Parità di genere e femminicidio, due improprietà lessicali abusate dai media e da tutti noi
Non condividiamo invece, sempre nel Rapporto Astra per Inc Lab, le posizioni lessicali e glottologiche della Rai che, nell’impegno contro la violenza di genere, invoca la “parità di genere”. Che è una dizione impropria. Innanzitutto per una interpretazione errata della Costituzione. Dove, all’art. 3, non parla di parità di genere, ma di pari dignità senza distinzione di sesso, razza, lingua, religione. E poi per un uso sbagliato che se ne fa sui media. Al di là delle sottigliezze di oggi, i generi sono e restano due, maschile e femminile, e quindi non possono essere pari, né è ammissibile la locuzione parità di genere, ma – se ci si vuole esprimere in una italiano corretto – tra uomo e donna esiste piuttosto l’equità di genere. L’altro errore che, secondo la nostra modesta opinione, si fa oggi è quello dell’uso del termine femminicidio. Una parola non solo orribile a scriversi e pronunciarsi, ma anche lessicalmente errata nella lingua italiana. L’ho scritto anche altre volte. Qualcuno si è alzato una mattina ed ha deciso di inventarsi un neologismo non solo cacofonico ma anche inutile per distinguere l’assassinio di un uomo (omicidio) da quello di una donna (femminicidio).
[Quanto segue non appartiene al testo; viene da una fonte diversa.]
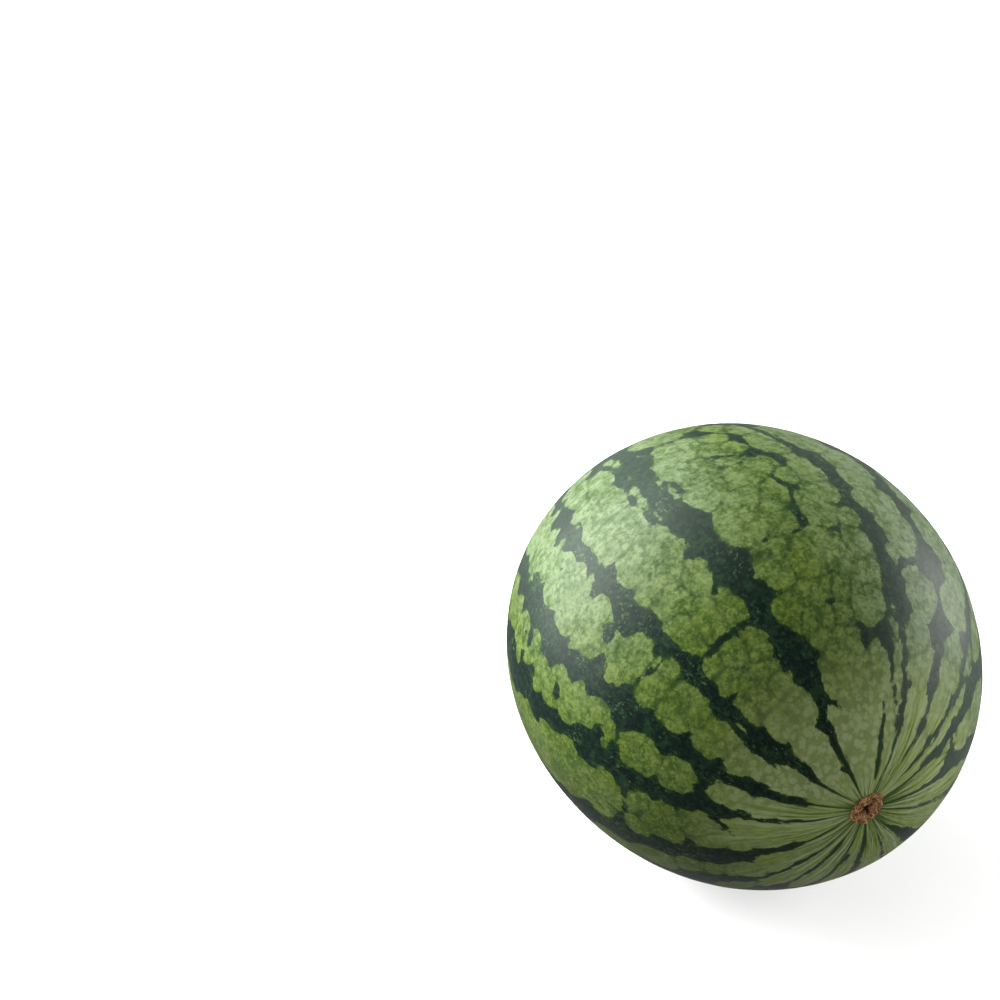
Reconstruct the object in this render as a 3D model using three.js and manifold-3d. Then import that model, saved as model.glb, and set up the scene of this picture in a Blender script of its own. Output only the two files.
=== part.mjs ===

Innanzitutto perché la parola femmina non equivale lessicalmente alla donna umana ma può esserlo anche per quella di gatto, di gallina, di labrador e così via. Ma anche perché l’etimo giusto di omicidio non è il latino homo, ma il greco ὅμοιος cioè simile, e quindi omicidio è l’uccisione di un proprio simile, uomo o donna, senza distinzioni. E’ lo stesso etimo che vale per omofobia od omofilia – sempre da ὅμοιος – che significano disprezzo o attrazione non verso l’uomo, ma verso un proprio simile. Ed allora perché non possiamo farlo anche per omicidio? E ci chiediamo anche cosa diavolo significhi femminicidio. Perché non chiamarlo più correttamente ginocidio (da γυνή = donna)? Insomma per noi femminicidio è solo una parolaccia, un obbrobrio cacofonico, spregevole anche a pronunciarsi. Da come si regolano la Rai e gli altri grandi media, i film o i serial per la tv danno l’impressione di generalizzare la violenza di genere. Che non è un fatto biologico ma culturale, e che, in mano a chi non lo sa gestire,
diventa uno stereotipo patriarcale da superare. Insomma, la nostra lingua va ripensata e rispettata se vogliamo rifondare l’umanità perduta.